• _Exercise brief_: Quote the data below in full, please, without altering anything.

• _Dataset section_:
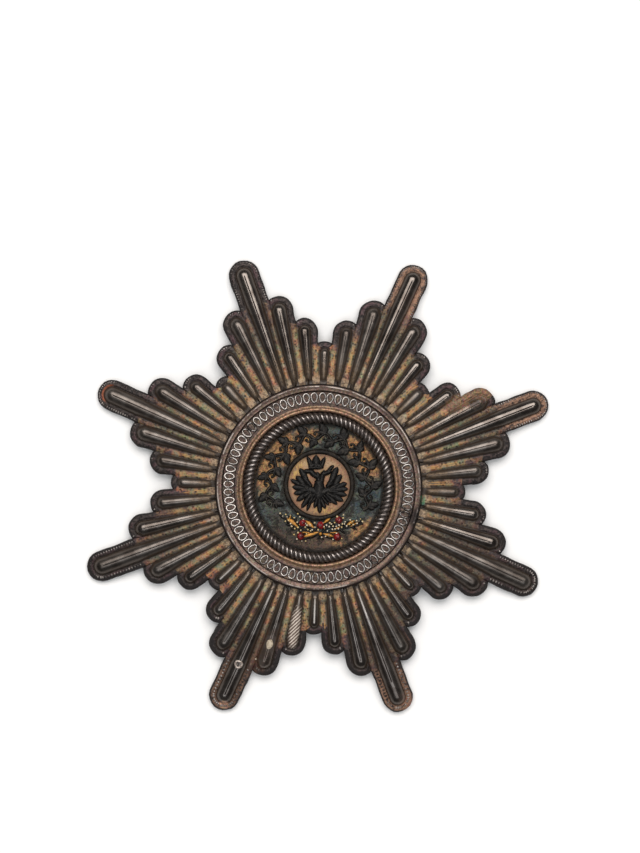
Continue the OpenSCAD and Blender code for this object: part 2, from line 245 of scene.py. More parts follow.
class Paint:
    """Builds one material's nodes."""

    def __init__(self, name):
        self.material = bpy.data.materials.new(name)
        self.material.use_nodes = True
        self.tree = self.material.node_tree
        self.shader = self.tree.nodes["Principled BSDF"]
        metres = self.node("ShaderNodeTexCoord").out("Object")
        self.place = self.vector("SCALE", {"Vector": metres, "Scale": 1 / MM}, "Vector")

    def node(self, kind, settings=(), inputs=()):
        """A node of that kind, its settings set first and then its sockets."""
        made = self.tree.nodes.new(kind)
        for key, value in dict(settings).items():
            setattr(made, key, value)
        for key, value in dict(inputs).items():
            self.feed(made.inputs[key], value)
        return Made(self, made)

    def feed(self, socket, value):
        """Links a wire to a socket, or sets it to a number or a colour."""
        if isinstance(value, Wire):
            self.tree.links.new(value.socket, socket)
        elif socket.type == "RGBA" and len(value) == 3:
            socket.default_value = (*value, 1)
        else:
            socket.default_value = value

    def number(self, kind, *values):
        """A Math node's result."""
        return self.node("ShaderNodeMath", {"operation": kind}, dict(enumerate(values))).out("Value")

    def vector(self, kind, inputs, out="Value"):
        """A Vector Math node's result."""
        return self.node("ShaderNodeVectorMath", {"operation": kind}, inputs).out(out)

    def texture(self, kind, inputs, shift=(0, 0, 0), stretch=(1, 1, 1), settings=()):
        """A texture on the place in millimetres, which is stretched and then shifted."""
        place = {"Vector": self.place, "Location": shift, "Scale": stretch}
        moved = self.node("ShaderNodeMapping", {}, place).out("Vector")
        return self.node("ShaderNodeTex" + kind, settings, {"Vector": moved, **inputs})

    def noise(self, scale, detail=3.0, roughness=0.55, distortion=0.0, shift=(0, 0, 0), stretch=(1, 1, 1)):
        """Noise from 0 to 1 whose features are about 1/scale millimetres."""
        inputs = {"Scale": scale, "Detail": detail, "Roughness": roughness, "Distortion": distortion}
        return self.texture("Noise", inputs, shift, stretch).out("Fac")

    def hues(self, scale, shift=(0, 0, 0)):
        """Specks of every hue round a middle grey."""
        return self.texture("Noise", {"Scale": scale, "Detail": 2, "Roughness": 0.6}, shift).out("Color")

    def cells(self, scale, shift=(0, 0, 0)):
        """Distance to the nearest of many scattered points."""
        return self.texture("Voronoi", {"Scale": scale}, shift).out("Distance")

    def stripes(self, scale):
        """Stripes that lean to the right, 0 to 1."""
        inputs = {"Scale": scale, "Distortion": 1.2, "Detail": 1, "Detail Scale": 2}
        settings = {"bands_direction": "DIAGONAL"}
        return self.texture("Wave", inputs, stretch=(-1, 1, 0), settings=settings).out("Fac")

    def value(self, name):
        """A number that the mesh carries on its vertices."""
        return self.node("ShaderNodeAttribute", {"attribute_name": name}).out("Fac")

    def ramp(self, value, stops):
        """Colours along a value, from (place, colour) stops."""
        made = self.node("ShaderNodeValToRGB", {}, {"Fac": value})
        elements = made.node.color_ramp.elements
        while len(elements) < len(stops):
            elements.new(0.5)
        for element, (place, tone) in zip(elements, stops):
            element.position = place
            element.color = (*tone, 1)
        return made.out("Color")

    def mix(self, factor, first, second, blend="MIX"):
        """Colours mixed by a factor."""
        settings = {"data_type": "RGBA", "blend_type": blend, "clamp_factor": True}
        return self.node("ShaderNodeMix", settings, {0: factor, 6: first, 7: second}).out(2)

    def layers(self, tone, rows):
        """Colours laid over a tone one after another, each by its own mask."""
        for mask, colour, *blend in rows:
            tone = self.mix(mask, tone, colour, *blend)
        return tone

    def distance(self, across, up, degrees=0.0, longer=1.0):
        """Distance in millimetres from a place on the star, longer along one direction."""
        place = {
            "Vector": self.place,
            "Location": (across, up, 0),
            "Rotation": (0, 0, math.radians(degrees)),
            "Scale": (longer, 1, 1000),
        }
        moved = self.node("ShaderNodeMapping", {"vector_type": "TEXTURE"}, place).out("Vector")
        return self.vector("LENGTH", {"Vector": moved})

    def spot(self, across, up, reach, softness, ragged, degrees=0.0, longer=1.0):
        """A ragged stain round a place on the star, 1 inside and 0 outside."""
        far = self.distance(across, up, degrees, longer)
        return (far + ragged.swing(softness * 2)).step(reach + softness / 2, reach - softness / 2)

    def spots(self, ragged, rows):
        """Several stains as one mask."""
        masks = [self.spot(*row[:4], ragged, *row[4:]) for row in rows]
        return functools.reduce(Wire.most, masks)

    def towards(self, across, up):
        """Distance from the star's middle along a direction, in millimetres."""
        return self.vector("DOT_PRODUCT", {0: self.place, 1: (across, up, 0)})

    def radius(self):
        """Distance from the star's axis in millimetres."""
        flat = self.vector("MULTIPLY", {0: self.place, 1: (1, 1, 0)}, "Vector")
        return self.vector("LENGTH", {"Vector": flat})

    def finish(self, tone, roughness, metallic=0.0, bump=None, depth=0.0, coat=None, fixed=()):
        """Feeds the shader. depth is the bump's height in millimetres."""
        sockets = {"Base Color": tone, "Roughness": roughness, "Metallic": metallic, **dict(fixed)}
        if coat is not None:
            sockets["Coat Weight"] = coat
        if bump is not None:
            inputs = {"Height": bump, "Distance": depth * MM, "Strength": 1.0}
            sockets["Normal"] = self.node("ShaderNodeBump", {}, inputs).out("Normal")
        for key, value in sockets.items():
            self.feed(self.shader.inputs[key], value)
        return self.material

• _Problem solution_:
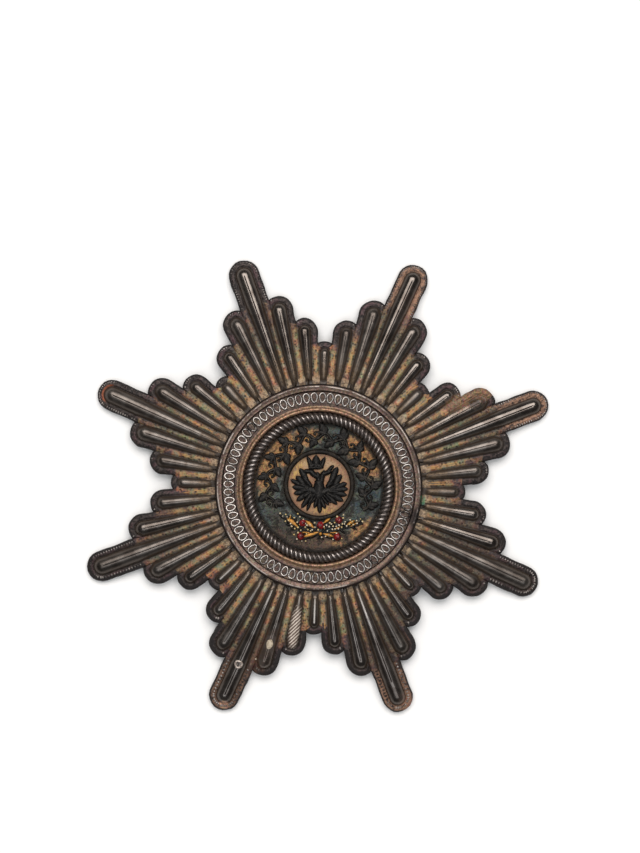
Continue the OpenSCAD and Blender code for this object: part 2, from line 245 of scene.py. More parts follow.
class Paint:
    """Builds one material's nodes."""

    def __init__(self, name):
        self.material = bpy.data.materials.new(name)
        self.material.use_nodes = True
        self.tree = self.material.node_tree
        self.shader = self.tree.nodes["Principled BSDF"]
        metres = self.node("ShaderNodeTexCoord").out("Object")
        self.place = self.vector("SCALE", {"Vector": metres, "Scale": 1 / MM}, "Vector")

    def node(self, kind, settings=(), inputs=()):
        """A node of that kind, its settings set first and then its sockets."""
        made = self.tree.nodes.new(kind)
        for key, value in dict(settings).items():
            setattr(made, key, value)
        for key, value in dict(inputs).items():
            self.feed(made.inputs[key], value)
        return Made(self, made)

    def feed(self, socket, value):
        """Links a wire to a socket, or sets it to a number or a colour."""
        if isinstance(value, Wire):
            self.tree.links.new(value.socket, socket)
        elif socket.type == "RGBA" and len(value) == 3:
            socket.default_value = (*value, 1)
        else:
            socket.default_value = value

    def number(self, kind, *values):
        """A Math node's result."""
        return self.node("ShaderNodeMath", {"operation": kind}, dict(enumerate(values))).out("Value")

    def vector(self, kind, inputs, out="Value"):
        """A Vector Math node's result."""
        return self.node("ShaderNodeVectorMath", {"operation": kind}, inputs).out(out)

    def texture(self, kind, inputs, shift=(0, 0, 0), stretch=(1, 1, 1), settings=()):
        """A texture on the place in millimetres, which is stretched and then shifted."""
        place = {"Vector": self.place, "Location": shift, "Scale": stretch}
        moved = self.node("ShaderNodeMapping", {}, place).out("Vector")
        return self.node("ShaderNodeTex" + kind, settings, {"Vector": moved, **inputs})

    def noise(self, scale, detail=3.0, roughness=0.55, distortion=0.0, shift=(0, 0, 0), stretch=(1, 1, 1)):
        """Noise from 0 to 1 whose features are about 1/scale millimetres."""
        inputs = {"Scale": scale, "Detail": detail, "Roughness": roughness, "Distortion": distortion}
        return self.texture("Noise", inputs, shift, stretch).out("Fac")

    def hues(self, scale, shift=(0, 0, 0)):
        """Specks of every hue round a middle grey."""
        return self.texture("Noise", {"Scale": scale, "Detail": 2, "Roughness": 0.6}, shift).out("Color")

    def cells(self, scale, shift=(0, 0, 0)):
        """Distance to the nearest of many scattered points."""
        return self.texture("Voronoi", {"Scale": scale}, shift).out("Distance")

    def stripes(self, scale):
        """Stripes that lean to the right, 0 to 1."""
        inputs = {"Scale": scale, "Distortion": 1.2, "Detail": 1, "Detail Scale": 2}
        settings = {"bands_direction": "DIAGONAL"}
        return self.texture("Wave", inputs, stretch=(-1, 1, 0), settings=settings).out("Fac")

    def value(self, name):
        """A number that the mesh carries on its vertices."""
        return self.node("ShaderNodeAttribute", {"attribute_name": name}).out("Fac")

    def ramp(self, value, stops):
        """Colours along a value, from (place, colour) stops."""
        made = self.node("ShaderNodeValToRGB", {}, {"Fac": value})
        elements = made.node.color_ramp.elements
        while len(elements) < len(stops):
            elements.new(0.5)
        for element, (place, tone) in zip(elements, stops):
            element.position = place
            element.color = (*tone, 1)
        return made.out("Color")

    def mix(self, factor, first, second, blend="MIX"):
        """Colours mixed by a factor."""
        settings = {"data_type": "RGBA", "blend_type": blend, "clamp_factor": True}
        return self.node("ShaderNodeMix", settings, {0: factor, 6: first, 7: second}).out(2)

    def layers(self, tone, rows):
        """Colours laid over a tone one after another, each by its own mask."""
        for mask, colour, *blend in rows:
            tone = self.mix(mask, tone, colour, *blend)
        return tone

    def distance(self, across, up, degrees=0.0, longer=1.0):
        """Distance in millimetres from a place on the star, longer along one direction."""
        place = {
            "Vector": self.place,
            "Location": (across, up, 0),
            "Rotation": (0, 0, math.radians(degrees)),
            "Scale": (longer, 1, 1000),
        }
        moved = self.node("ShaderNodeMapping", {"vector_type": "TEXTURE"}, place).out("Vector")
        return self.vector("LENGTH", {"Vector": moved})

    def spot(self, across, up, reach, softness, ragged, degrees=0.0, longer=1.0):
        """A ragged stain round a place on the star, 1 inside and 0 outside."""
        far = self.distance(across, up, degrees, longer)
        return (far + ragged.swing(softness * 2)).step(reach + softness / 2, reach - softness / 2)

    def spots(self, ragged, rows):
        """Several stains as one mask."""
        masks = [self.spot(*row[:4], ragged, *row[4:]) for row in rows]
        return functools.reduce(Wire.most, masks)

    def towards(self, across, up):
        """Distance from the star's middle along a direction, in millimetres."""
        return self.vector("DOT_PRODUCT", {0: self.place, 1: (across, up, 0)})

    def radius(self):
        """Distance from the star's axis in millimetres."""
        flat = self.vector("MULTIPLY", {0: self.place, 1: (1, 1, 0)}, "Vector")
        return self.vector("LENGTH", {"Vector": flat})

    def finish(self, tone, roughness, metallic=0.0, bump=None, depth=0.0, coat=None, fixed=()):
        """Feeds the shader. depth is the bump's height in millimetres."""
        sockets = {"Base Color": tone, "Roughness": roughness, "Metallic": metallic, **dict(fixed)}
        if coat is not None:
            sockets["Coat Weight"] = coat
        if bump is not None:
            inputs = {"Height": bump, "Distance": depth * MM, "Strength": 1.0}
            sockets["Normal"] = self.node("ShaderNodeBump", {}, inputs).out("Normal")
        for key, value in sockets.items():
            self.feed(self.shader.inputs[key], value)
        return self.material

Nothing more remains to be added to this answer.